[START OF RECORDS PROVIDED]

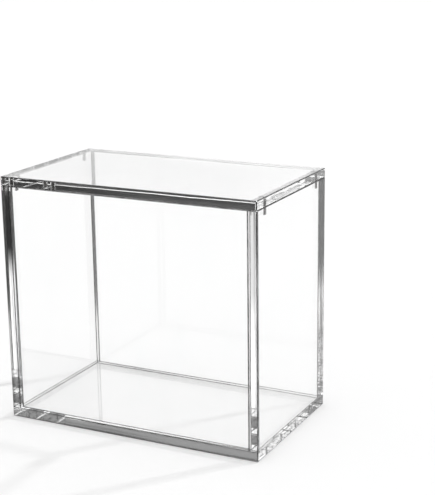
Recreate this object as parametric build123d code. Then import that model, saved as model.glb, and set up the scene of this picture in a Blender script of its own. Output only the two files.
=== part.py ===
from build123d import *
import os

# Clear acrylic display case for a boxed set of card packs, with a loose lid held by
# magnets. It stands on z = 0, centred on the z axis, with its front towards -Y and its
# right side towards +X. All sizes are in millimetres.

# The sheets
CASE_WIDTH = 150.0      # outside, left to right
CASE_DEPTH = 88.0       # outside, front to rear
WALL_HEIGHT = 126.0     # from the top of the base to the rim, which is the room inside
BASE_THICKNESS = 5.0
WALL_THICKNESS = 5.0
LID_THICKNESS = 5.0
EDGE_BREAK = 0.5        # small flat polished along every outside edge

# The magnets, which face each other in pairs: one in the rim and one in the lid
MAGNET_DIAMETER = 3.0
MAGNET_LENGTH = 4.0
MAGNET_EDGE_BREAK = 0.15
MAGNET_SETBACK = 11.0   # from the case's front or rear face to the magnet's axis
POCKET_CLEARANCE = 0.05  # all round a magnet in its pocket
MAGNET_RECESS = 0.1     # how far a magnet's face lies below the face of its sheet

BASE_TOP = BASE_THICKNESS
RIM = BASE_TOP + WALL_HEIGHT
LID_TOP = RIM + LID_THICKNESS
POCKET_RADIUS = MAGNET_DIAMETER / 2 + POCKET_CLEARANCE
POCKET_DEPTH = MAGNET_LENGTH + MAGNET_RECESS


def block(size_x, size_y, bottom, top):
    """An upright block centred on the z axis, between two heights."""
    return Pos(0, 0, bottom) * Box(
        size_x, size_y, top - bottom, align=(Align.CENTER, Align.CENTER, Align.MIN))


def with_broken_edges(bottom, top):
    """A block of the case's full width and depth, with every edge broken."""
    outline = block(CASE_WIDTH, CASE_DEPTH, bottom, top)
    return chamfer(outline.edges(), EDGE_BREAK)


def magnet_places():
    """The name and the axis of each magnet, which stands in the middle of a side wall."""
    across = CASE_WIDTH / 2 - WALL_THICKNESS / 2
    along = CASE_DEPTH / 2 - MAGNET_SETBACK
    for side, x in (("left", -across), ("right", across)):
        for end, y in (("front", -along), ("rear", along)):
            yield f"{end}_{side}", x, y


def pockets(mouth, into):
    """Flat-ended magnet pockets. They open at the height mouth and run up or down."""
    low = min(mouth, mouth + into * POCKET_DEPTH)
    from_low = (Align.CENTER, Align.CENTER, Align.MIN)
    bore = Cylinder(POCKET_RADIUS, POCKET_DEPTH, align=from_low)
    return [Pos(x, y, low) * bore for _, x, y in magnet_places()]


def magnets(prefix, mouth, into):
    """One magnet at the end of each pocket, a little below the mouth."""
    middle = mouth + into * (MAGNET_RECESS + MAGNET_LENGTH / 2)
    slug = Cylinder(MAGNET_DIAMETER / 2, MAGNET_LENGTH)
    slug = chamfer(slug.edges().filter_by(GeomType.CIRCLE), MAGNET_EDGE_BREAK)
    return {f"{prefix}_magnet_{name}": Pos(x, y, middle) * slug for name, x, y in magnet_places()}


def case_sheets():
    """The base and the four walls that stand on it, bonded edge to face.

    The side walls run from front to rear, and the front and rear walls fit between them.
    The outside edges are broken after bonding, so they run on from sheet to sheet.
    """
    outside = with_broken_edges(0, RIM)
    between_sides = CASE_WIDTH - 2 * WALL_THICKNESS
    side_x = (CASE_WIDTH - WALL_THICKNESS) / 2
    front_y = (CASE_DEPTH - WALL_THICKNESS) / 2
    base = block(CASE_WIDTH, CASE_DEPTH, 0, BASE_TOP)
    side = block(WALL_THICKNESS, CASE_DEPTH, BASE_TOP, RIM)
    end = block(between_sides, WALL_THICKNESS, BASE_TOP, RIM)
    return {
        "base_plate": base & outside,
        "left_wall": (Pos(-side_x, 0, 0) * side & outside) - pockets(RIM, -1),
        "right_wall": (Pos(side_x, 0, 0) * side & outside) - pockets(RIM, -1),
        "front_wall": Pos(0, -front_y, 0) * end & outside,
        "rear_wall": Pos(0, front_y, 0) * end & outside,
    }


def lid_sheet():
    """The loose lid, a plain plate as large as the case, with its pockets underneath."""
    return {"lid_plate": with_broken_edges(RIM, LID_TOP) - pockets(RIM, 1)}


parts = {
    **case_sheets(),
    **lid_sheet(),
    **magnets("case", RIM, -1),
    **magnets("lid", RIM, 1),
}

os.makedirs("parts", exist_ok=True)
for name, shape in parts.items():
    export_step(shape, f"parts/{name}.step")
    print(name, [round(size, 3) for size in shape.bounding_box().size])
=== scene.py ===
"""The looks of a clear acrylic display case for a carton of card packs.

The case is bonded from five flat sheets. Its lid is a loose sheet that rests on the rim, and
eight small magnets, four in the rim and four in the lid, keep it in place.
"""

import math

import bmesh
import bpy
from mathutils import Matrix, Vector


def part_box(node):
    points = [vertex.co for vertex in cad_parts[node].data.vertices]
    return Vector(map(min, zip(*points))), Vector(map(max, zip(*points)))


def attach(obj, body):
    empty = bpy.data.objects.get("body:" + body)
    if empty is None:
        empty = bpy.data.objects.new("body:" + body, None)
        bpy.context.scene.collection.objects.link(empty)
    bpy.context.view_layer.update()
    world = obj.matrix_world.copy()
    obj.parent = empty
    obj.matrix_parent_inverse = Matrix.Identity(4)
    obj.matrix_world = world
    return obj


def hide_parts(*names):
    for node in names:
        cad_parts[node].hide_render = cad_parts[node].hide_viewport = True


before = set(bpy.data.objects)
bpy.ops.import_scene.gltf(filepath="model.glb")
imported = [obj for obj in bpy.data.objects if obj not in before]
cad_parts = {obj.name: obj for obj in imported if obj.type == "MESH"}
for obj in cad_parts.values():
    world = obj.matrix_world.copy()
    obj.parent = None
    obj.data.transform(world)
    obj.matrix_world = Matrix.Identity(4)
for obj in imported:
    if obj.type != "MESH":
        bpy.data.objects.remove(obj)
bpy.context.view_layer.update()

# ---------------------------------------------------------------------------
# Base. One sheet of 5 mm cast acrylic as large as the case's footprint, milled to size and
# polished on its edges. The four walls stand on it, bonded with solvent.

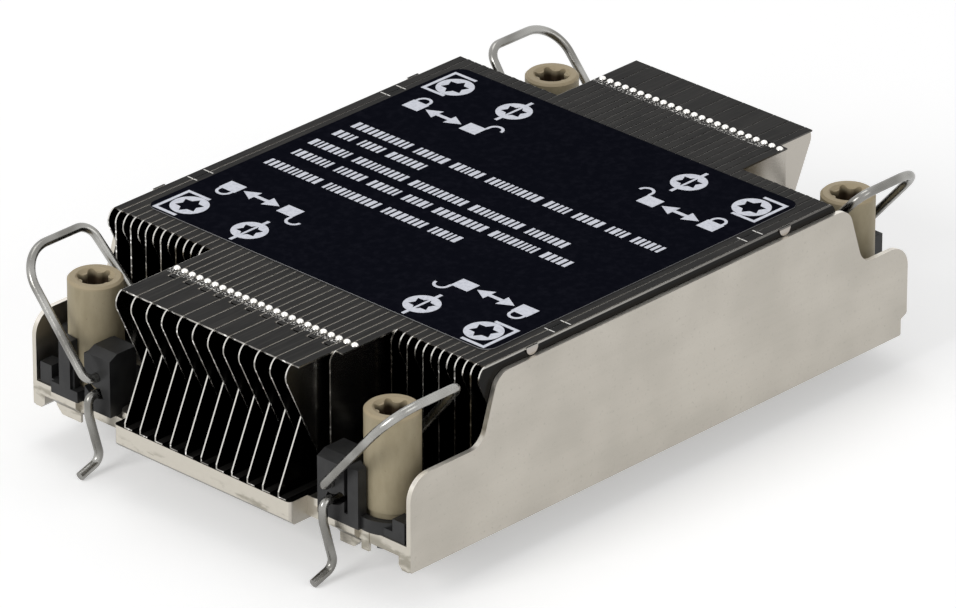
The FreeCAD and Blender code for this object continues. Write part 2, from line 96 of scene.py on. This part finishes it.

[END OF RECORDS PROVIDED]

# [WHAT YOU ARE ASKED TO DO]
Give back each line above precisely as it stands.

# [EXERCISE ANSWER]
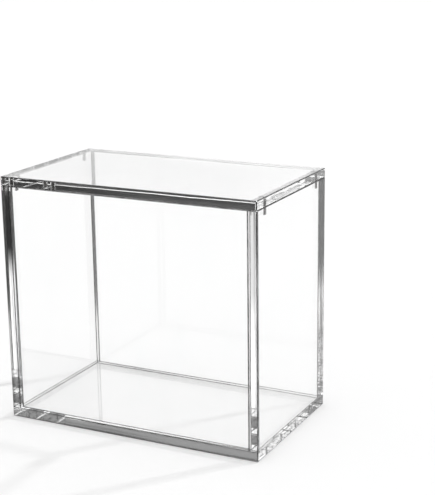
Recreate this object as parametric build123d code. Then import that model, saved as model.glb, and set up the scene of this picture in a Blender script of its own. Output only the two files.
=== part.py ===
from build123d import *
import os

# Clear acrylic display case for a boxed set of card packs, with a loose lid held by
# magnets. It stands on z = 0, centred on the z axis, with its front towards -Y and its
# right side towards +X. All sizes are in millimetres.

# The sheets
CASE_WIDTH = 150.0      # outside, left to right
CASE_DEPTH = 88.0       # outside, front to rear
WALL_HEIGHT = 126.0     # from the top of the base to the rim, which is the room inside
BASE_THICKNESS = 5.0
WALL_THICKNESS = 5.0
LID_THICKNESS = 5.0
EDGE_BREAK = 0.5        # small flat polished along every outside edge

# The magnets, which face each other in pairs: one in the rim and one in the lid
MAGNET_DIAMETER = 3.0
MAGNET_LENGTH = 4.0
MAGNET_EDGE_BREAK = 0.15
MAGNET_SETBACK = 11.0   # from the case's front or rear face to the magnet's axis
POCKET_CLEARANCE = 0.05  # all round a magnet in its pocket
MAGNET_RECESS = 0.1     # how far a magnet's face lies below the face of its sheet

BASE_TOP = BASE_THICKNESS
RIM = BASE_TOP + WALL_HEIGHT
LID_TOP = RIM + LID_THICKNESS
POCKET_RADIUS = MAGNET_DIAMETER / 2 + POCKET_CLEARANCE
POCKET_DEPTH = MAGNET_LENGTH + MAGNET_RECESS


def block(size_x, size_y, bottom, top):
    """An upright block centred on the z axis, between two heights."""
    return Pos(0, 0, bottom) * Box(
        size_x, size_y, top - bottom, align=(Align.CENTER, Align.CENTER, Align.MIN))


def with_broken_edges(bottom, top):
    """A block of the case's full width and depth, with every edge broken."""
    outline = block(CASE_WIDTH, CASE_DEPTH, bottom, top)
    return chamfer(outline.edges(), EDGE_BREAK)


def magnet_places():
    """The name and the axis of each magnet, which stands in the middle of a side wall."""
    across = CASE_WIDTH / 2 - WALL_THICKNESS / 2
    along = CASE_DEPTH / 2 - MAGNET_SETBACK
    for side, x in (("left", -across), ("right", across)):
        for end, y in (("front", -along), ("rear", along)):
            yield f"{end}_{side}", x, y


def pockets(mouth, into):
    """Flat-ended magnet pockets. They open at the height mouth and run up or down."""
    low = min(mouth, mouth + into * POCKET_DEPTH)
    from_low = (Align.CENTER, Align.CENTER, Align.MIN)
    bore = Cylinder(POCKET_RADIUS, POCKET_DEPTH, align=from_low)
    return [Pos(x, y, low) * bore for _, x, y in magnet_places()]


def magnets(prefix, mouth, into):
    """One magnet at the end of each pocket, a little below the mouth."""
    middle = mouth + into * (MAGNET_RECESS + MAGNET_LENGTH / 2)
    slug = Cylinder(MAGNET_DIAMETER / 2, MAGNET_LENGTH)
    slug = chamfer(slug.edges().filter_by(GeomType.CIRCLE), MAGNET_EDGE_BREAK)
    return {f"{prefix}_magnet_{name}": Pos(x, y, middle) * slug for name, x, y in magnet_places()}


def case_sheets():
    """The base and the four walls that stand on it, bonded edge to face.

    The side walls run from front to rear, and the front and rear walls fit between them.
    The outside edges are broken after bonding, so they run on from sheet to sheet.
    """
    outside = with_broken_edges(0, RIM)
    between_sides = CASE_WIDTH - 2 * WALL_THICKNESS
    side_x = (CASE_WIDTH - WALL_THICKNESS) / 2
    front_y = (CASE_DEPTH - WALL_THICKNESS) / 2
    base = block(CASE_WIDTH, CASE_DEPTH, 0, BASE_TOP)
    side = block(WALL_THICKNESS, CASE_DEPTH, BASE_TOP, RIM)
    end = block(between_sides, WALL_THICKNESS, BASE_TOP, RIM)
    return {
        "base_plate": base & outside,
        "left_wall": (Pos(-side_x, 0, 0) * side & outside) - pockets(RIM, -1),
        "right_wall": (Pos(side_x, 0, 0) * side & outside) - pockets(RIM, -1),
        "front_wall": Pos(0, -front_y, 0) * end & outside,
        "rear_wall": Pos(0, front_y, 0) * end & outside,
    }


def lid_sheet():
    """The loose lid, a plain plate as large as the case, with its pockets underneath."""
    return {"lid_plate": with_broken_edges(RIM, LID_TOP) - pockets(RIM, 1)}


parts = {
    **case_sheets(),
    **lid_sheet(),
    **magnets("case", RIM, -1),
    **magnets("lid", RIM, 1),
}

os.makedirs("parts", exist_ok=True)
for name, shape in parts.items():
    export_step(shape, f"parts/{name}.step")
    print(name, [round(size, 3) for size in shape.bounding_box().size])
=== scene.py ===
"""The looks of a clear acrylic display case for a carton of card packs.

The case is bonded from five flat sheets. Its lid is a loose sheet that rests on the rim, and
eight small magnets, four in the rim and four in the lid, keep it in place.
"""

import math

import bmesh
import bpy
from mathutils import Matrix, Vector


def part_box(node):
    points = [vertex.co for vertex in cad_parts[node].data.vertices]
    return Vector(map(min, zip(*points))), Vector(map(max, zip(*points)))


def attach(obj, body):
    empty = bpy.data.objects.get("body:" + body)
    if empty is None:
        empty = bpy.data.objects.new("body:" + body, None)
        bpy.context.scene.collection.objects.link(empty)
    bpy.context.view_layer.update()
    world = obj.matrix_world.copy()
    obj.parent = empty
    obj.matrix_parent_inverse = Matrix.Identity(4)
    obj.matrix_world = world
    return obj


def hide_parts(*names):
    for node in names:
        cad_parts[node].hide_render = cad_parts[node].hide_viewport = True


before = set(bpy.data.objects)
bpy.ops.import_scene.gltf(filepath="model.glb")
imported = [obj for obj in bpy.data.objects if obj not in before]
cad_parts = {obj.name: obj for obj in imported if obj.type == "MESH"}
for obj in cad_parts.values():
    world = obj.matrix_world.copy()
    obj.parent = None
    obj.data.transform(world)
    obj.matrix_world = Matrix.Identity(4)
for obj in imported:
    if obj.type != "MESH":
        bpy.data.objects.remove(obj)
bpy.context.view_layer.update()

# ---------------------------------------------------------------------------
# Base. One sheet of 5 mm cast acrylic as large as the case's footprint, milled to size and
# polished on its edges. The four walls stand on it, bonded with solvent.

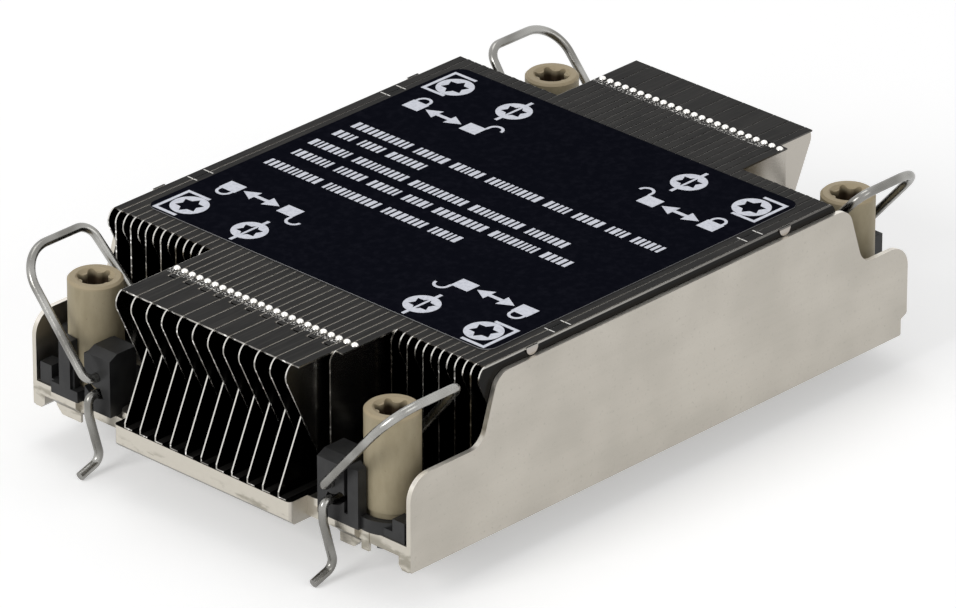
The FreeCAD and Blender code for this object continues. Write part 2, from line 96 of scene.py on. This part finishes it.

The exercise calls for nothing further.